Bonjour, mon cher petit homme, bonjour, comment avez-vous passé la nuit dans votre colonie de punaises ? Est-ce que vous avez pu dormir ? Quant à moi, je me suis assez mal trouvée de votre absence et le peu de sommeil que j’ai eu a été très agité. D’abord je me suis tourmentée de vous savoir sans verroua dans cette espèce de maison ouverte à tout venant. Dès que vous n’êtes plus avec moi il me semble que tous les dangers vous menacent et je crois tous les malheurs possibles. Aussi puisqu’il faut absolument que nous nous séparions et que nos nuits soient divisées et partagées entre le respect humain et le bonheur, je veux, j’exige, que tu aies au plus tôt un bon verrou intérieur. Cela te forcera à te relever pour ouvrir à Suzanne mais au moins tu seras plus en sûreté et je serai plus tranquille. Demain je m’informerai si le bonhomme qui doit le poser est sûr et je l’enverrai tout de suite chez toi. Je m’étais déjà si complètementb habituée au bonheur de te sentir auprès de moi que je t’ai cherché toute la nuit même en rêve. Toi pendant ce temps-là tu reprenais possession de toi-même et tu te reposais de mes caresses et de mes importunes tendresses. Je suis sûre que tu auras dormi tout d’un trait heureux de ta solitude et même de tes passantes qui ne t’auront pas empêché de dormir. Si tu es sincère tu me diras oui et loin de t’en vouloir je t’en féliciterai car ce que je veux, ce que je désire, ce qu’il me faut de loin comme de près c’est ton bonheur et ta santé ! Le RESTE arrive quand il peut et quand il te plaît mais je n’en fais pas une condition de vie ou de mort. Je sais que je t’aime trop, mon Victor adoré, mais j’ai la raison de ne pas exiger de toi cette excessive réciprocité pourvu que tu n’aimes que moi et que tu me sois bien fidèle je suis heureuse et je remercie le bon Dieu. Mon Victor adoré je t’aime va. J’avais envie d’aller tout à l’heure chez toi à la place de Suzanne mais j’ai craint de scandaliser ton BOOZ [1] et je suis restée mais ce n’est pas sans regret.

Juliette

BnF, Mss, NAF 16370, f. 23-24
Transcription de Bénédicte Duthion assistée de Florence Naugrette

a) « verroux »
b) « complettement »


Bruxelles, 18 janvier 1852, dimanche matin, 11 h. ½>

Où êtes-vous, mon cher petit fugitif ? Depuis ce matin mon âme est en quête de vous, elle fouille les baignoires, les ruelles, les rues, les maisons, les cafés, les lits, les femmes, les filles sans pouvoir vous saisir en flagrant délit de quelque chose.

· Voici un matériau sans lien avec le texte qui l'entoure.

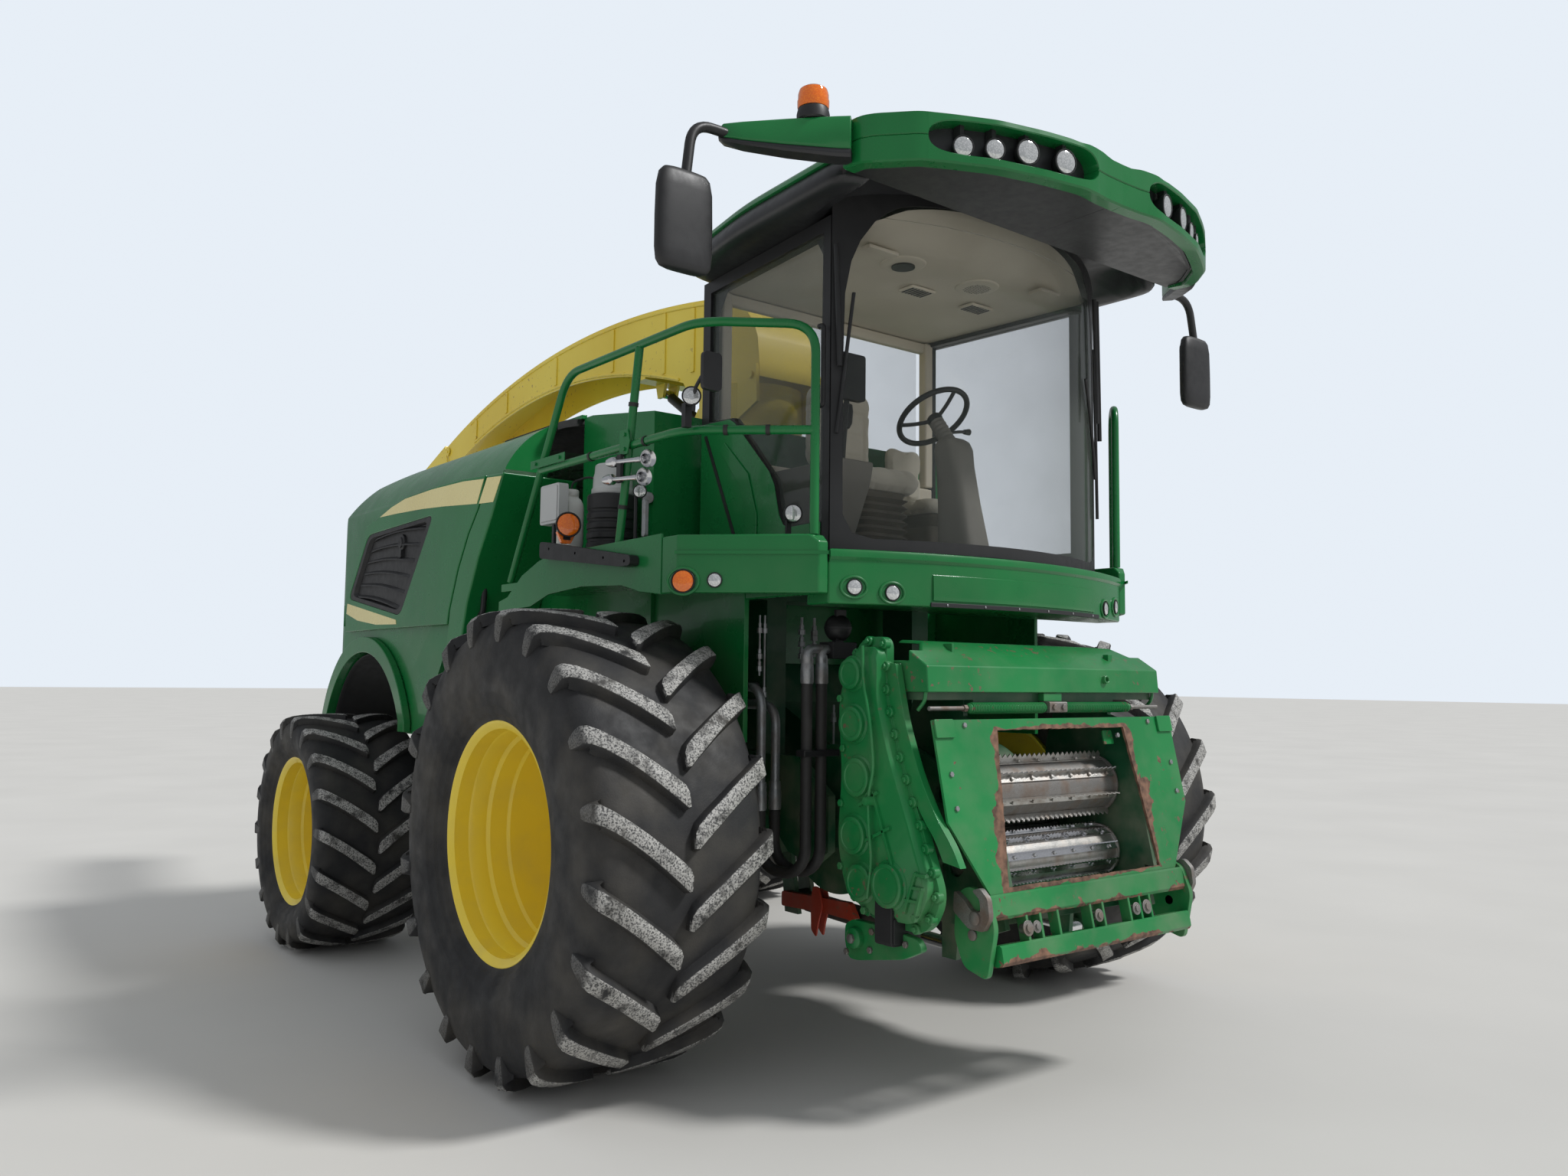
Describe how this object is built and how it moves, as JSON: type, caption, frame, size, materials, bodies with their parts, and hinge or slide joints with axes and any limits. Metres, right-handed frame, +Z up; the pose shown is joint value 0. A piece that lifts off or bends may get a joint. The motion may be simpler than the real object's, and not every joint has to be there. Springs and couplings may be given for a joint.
{
  "type": "forage harvester",
  "caption": "Self-propelled forage harvester with cab, feed rolls, large front wheels, steered rear wheels and a swivelling discharge spout",
  "frame": {"origin": "on the ground, in the middle of the machine's length and width", "axes": "+Z up, the machine's front towards -Y, its right-hand side towards -X"},
  "size_m": [3.872, 6.996, 3.9994],
  "materials": {
    "green_paint": "glossy",
    "dark_green_paint": "satin",
    "yellow_paint": "glossy",
    "black_paint": "satin",
    "tyre_rubber": "matt, dusty",
    "black_plastic": "matt",
    "worn_steel": "worn",
    "steel": "bright",
    "window_glass": "tinted",
    "seat_fabric": "woven",
    "grey_plastic": "matt",
    "hose_rubber": "matt",
    "lamp_plastic": "clear",
    "engine_iron": "dull",
    "red_paint": "worn"
  },
  "bodies": {
    "chassis": {"chassis_frame": "dark_green_paint", "front_axle": "dark_green_paint", "rear_axle": "dark_green_paint", "engine_block": "engine_iron", "fuel_tanks": "black_plastic", "cutterhead_housing": "dark_green_paint", "crop_duct": "dark_green_paint", "hood_shell": "green_paint", "rear_fenders": "green_paint", "rear_grille": "black_plastic", "platforms": "green_paint", "front_apron": "green_paint", "cab_frame": "black_paint", "cab_windows": "window_glass", "cab_roof": "black_plastic", "roof_visor": "green_paint", "mirrors": "black_plastic", "railings": "green_paint", "seats": "seat_fabric", "seat_bases": "grey_plastic", "cab_controls": "grey_plastic", "lamps": "lamp_plastic", "platform_equipment": "black_plastic", "hydraulic_block": "steel", "hydraulic_hoses": "hose_rubber", "safety_bar": "red_paint"},
    "cab_door": {"cab_door": "black_paint", "cab_door_glass": "window_glass"},
    "service_door_right": {"service_door_right": "green_paint", "side_grille_right": "black_plastic"},
    "service_door_left": {"service_door_left": "green_paint", "side_grille_left": "black_plastic"},
    "feed_housing": {"feed_housing": "dark_green_paint", "feed_front_plate": "green_paint", "header_bar": "green_paint", "feed_top_cover": "green_paint", "feed_roll_springs": "green_paint", "gearbox_case": "green_paint"},
    "feed_roll_lower_front": {"feed_roll_lower_front": "steel"},
    "feed_roll_lower_rear": {"feed_roll_lower_rear": "steel"},
    "feed_roll_upper_front": {"feed_roll_upper_front": "worn_steel"},
    "feed_roll_upper_rear": {"feed_roll_upper_rear": "worn_steel"},
    "lift_barrels": {"lift_cylinder_barrels": "black_paint"},
    "lift_rods": {"lift_cylinder_rods": "steel"},
    "front_wheel_right": {"front_rim_right": "yellow_paint", "front_tyre_right": "tyre_rubber"},
    "front_wheel_left": {"front_rim_left": "yellow_paint", "front_tyre_left": "tyre_rubber"},
    "rear_wheel_right": {"rear_rim_right": "yellow_paint", "rear_tyre_right": "tyre_rubber"},
    "rear_wheel_left": {"rear_rim_left": "yellow_paint", "rear_tyre_left": "tyre_rubber"},
    "knuckle_right": {"steering_knuckle_right": "dark_green_paint"},
    "knuckle_left": {"steering_knuckle_left": "dark_green_paint"},
    "tie_rod": {"steering_tie_rod": "black_paint"},
    "spout_turret": {"spout_base": "yellow_paint"},
    "spout": {"spout_chute": "yellow_paint"},
    "spout_flap": {"spout_flap": "yellow_paint"},
    "spout_cylinder_barrel": {"spout_lift_barrel": "black_paint"},
    "spout_cylinder_rod": {"spout_lift_rod": "steel"}
  },
  "joints": [
    {"name": "front_wheel_right_spin", "type": "hinge", "parent": "chassis", "child": "front_wheel_right", "pos_m": [-1.541, -1.702, 0.985], "axis": [1, 0, 0], "continuous": true},
    {"name": "front_wheel_left_spin", "type": "hinge", "parent": "chassis", "child": "front_wheel_left", "pos_m": [1.541, -1.702, 0.985], "axis": [1, 0, 0], "continuous": true},
    {"name": "rear_steer_right", "type": "hinge", "parent": "chassis", "child": "knuckle_right", "pos_m": [-1.05, 1.298, 0.715], "axis": [0, 0, 1], "range_deg": [-25, 25]},
    {"name": "rear_steer_left", "type": "hinge", "parent": "chassis", "child": "knuckle_left", "pos_m": [1.05, 1.298, 0.715], "axis": [0, 0, 1], "range_deg": [-25, 25]},
    {"name": "tie_rod_eye", "type": "hinge", "parent": "knuckle_left", "child": "tie_rod", "pos_m": [1.05, 1.558, 0.725], "axis": [0, 0, 1], "range_deg": [-25, 25]},
    {"name": "rear_wheel_right_spin", "type": "hinge", "parent": "knuckle_right", "child": "rear_wheel_right", "pos_m": [-1.553, 1.298, 0.715], "axis": [1, 0, 0], "continuous": true},
    {"name": "rear_wheel_left_spin", "type": "hinge", "parent": "knuckle_left", "child": "rear_wheel_left", "pos_m": [1.553, 1.298, 0.715], "axis": [1, 0, 0], "continuous": true},
    {"name": "feed_housing_lift", "type": "hinge", "parent": "chassis", "child": "feed_housing", "pos_m": [0, -2.252, 1.05], "axis": [-1, 0, 0], "range_deg": [-10, 12]},
    {"name": "feed_roll_lower_front_spin", "type": "hinge", "parent": "feed_housing", "child": "feed_roll_lower_front", "pos_m": [0, -2.992, 0.93], "axis": [1, 0, 0], "continuous": true},
    {"name": "feed_roll_lower_rear_spin", "type": "hinge", "parent": "feed_housing", "child": "feed_roll_lower_rear", "pos_m": [0, -2.724, 0.93], "axis": [1, 0, 0], "continuous": true},
    {"name": "feed_roll_upper_front_spin", "type": "hinge", "parent": "feed_housing", "child": "feed_roll_upper_front", "pos_m": [0, -2.972, 1.222], "axis": [1, 0, 0], "continuous": true},
    {"name": "feed_roll_upper_rear_spin", "type": "hinge", "parent": "feed_housing", "child": "feed_roll_upper_rear", "pos_m": [0, -2.704, 1.172], "axis": [1, 0, 0], "continuous": true},
    {"name": "lift_cylinder_base", "type": "hinge", "parent": "chassis", "child": "lift_barrels", "pos_m": [0, -1.852, 0.62], "axis": [-1, 0, 0], "range_deg": [-7.5, 9]},
    {"name": "lift_cylinder_slide", "type": "slide", "parent": "lift_barrels", "child": "lift_rods", "axis": [0, -0.9993, -0.0384], "range_m": [-0.09, 0.1]},
    {"name": "spout_swing", "type": "hinge", "parent": "chassis", "child": "spout_turret", "pos_m": [0, -0.902, 3.1], "axis": [0, 0, 1], "range_deg": [-105, 105]},
    {"name": "spout_lift", "type": "hinge", "parent": "spout_turret", "child": "spout", "pos_m": [0, -1.222, 3.345], "axis": [1, 0, 0], "range_deg": [0, 25]},
    {"name": "spout_flap_hinge", "type": "hinge", "parent": "spout", "child": "spout_flap", "pos_m": [0, 3.038, 3.54], "axis": [-1, 0, 0], "range_deg": [0, 45]},
    {"name": "spout_cylinder_base", "type": "hinge", "parent": "spout_turret", "child": "spout_cylinder_barrel", "pos_m": [0, -0.522, 3.16], "axis": [1, 0, 0], "range_deg": [0, 36]},
    {"name": "spout_cylinder_slide", "type": "slide", "parent": "spout_cylinder_barrel", "child": "spout_cylinder_rod", "axis": [0, 0.8407, 0.5416], "range_m": [0, 0.3]},
    {"name": "cab_door_hinge", "type": "hinge", "parent": "chassis", "child": "cab_door", "pos_m": [0.75428, -1.57843, 2.9], "axis": [0, 0, 1], "range_deg": [0, 75]},
    {"name": "service_door_right_hinge", "type": "hinge", "parent": "chassis", "child": "service_door_right", "pos_m": [-1.431, 1.73, 2.07], "axis": [0, 0, -1], "range_deg": [0, 80]},
    {"name": "service_door_left_hinge", "type": "hinge", "parent": "chassis", "child": "service_door_left", "pos_m": [1.431, 1.73, 2.07], "axis": [0, 0, 1], "range_deg": [0, 80]}
  ],
  "couplings": [
    {"joint": "rear_steer_left", "follows": "rear_steer_right", "ratio": 1},
    {"joint": "tie_rod_eye", "follows": "rear_steer_right", "ratio": -1},
    {"joint": "lift_cylinder_base", "follows": "feed_housing_lift", "ratio": 0.632},
    {"joint": "lift_cylinder_slide", "follows": "feed_housing_lift", "m_per_rad": 0.44},
    {"joint": "feed_roll_lower_rear_spin", "follows": "feed_roll_lower_front_spin", "ratio": 1.18},
    {"joint": "feed_roll_upper_front_spin", "follows": "feed_roll_lower_front_spin", "ratio": -0.79},
    {"joint": "feed_roll_upper_rear_spin", "follows": "feed_roll_lower_front_spin", "ratio": -1.22},
    {"joint": "spout_cylinder_base", "follows": "spout_lift", "ratio": 1.4},
    {"joint": "spout_cylinder_slide", "follows": "spout_lift", "m_per_rad": 0.655}
  ]
}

Cependant vous avez dû commettre plus d’une mauvaise action depuis ce matin et il faut que les verres de ma seconde vue soient bien troubles pour ne pas vous avoir [aperçu  ?] dans quelques-unes des occupations coupables déjà désignées. Mais comme je ne me lasserai pas dans mes recherches je finirai par vous trouver SOILLIEZ tranquille et mangez votre chocolat paisiblement.
Tout à l’heure Suzanne ira chez toi achever ton ménage mais si tu ne trouves pas moyen de venir avant 3 h me voir toute ma journée se passera dans la solitude et dans la tristesse car tu as rendez-vous avec Schoelcher m’as-tu dit ? Hier je t’ai à peine entrevu, hélas ! Je sais bien que tu ne peux pas passer ta vie entièrement avec moi mais je trouve que tu te dépêches peut-être un peu trop de prendre les devants. L’arrivée de Charles [2] n’est pas tellement éloignée que tu n’aies pas pu attendre jusque-là pour me laisser à mon isolement. Cher petit homme, je suis égoïste et injuste, je suis bête et méchante tout cela parce que je t’aime trop car au fond je sais que tu me donnes tout le temps que tu peux et je t’en suis bien tendrement reconnaissante. Va à tes affaires et donne-toi à tes devoirs et à tes amis, mon doux adoré, pourvu que tu m’aimes je suis heureuse et j’attendrai avec courage et avec patience les moments de liberté dont tu pourras disposer pour moi. Ne t’inquiète pas de ma santé, ne te fais pas une préoccupation de mon humeur. Si tu m’aimes je me porte bien et je te souris. J’ai de quoi d’ailleurs me faire trouver le temps moins long. J’ai à copier et je vais m’y mettre tout à l’heure. D’ici là, je vous aime, je vous baise en pensée et je vous adore dans l’âme.

Juliette

BnF, Mss, NAF 16370, f. 25-26
Transcription de Bénédicte Duthion assistée de Florence Naugrette

Notes

[1Le poème « Booz endormi » n’est publié dans La Légende des siècles qu’en 1859.

[2Charles rejoindra son père à Bruxelles le 3 février 1852.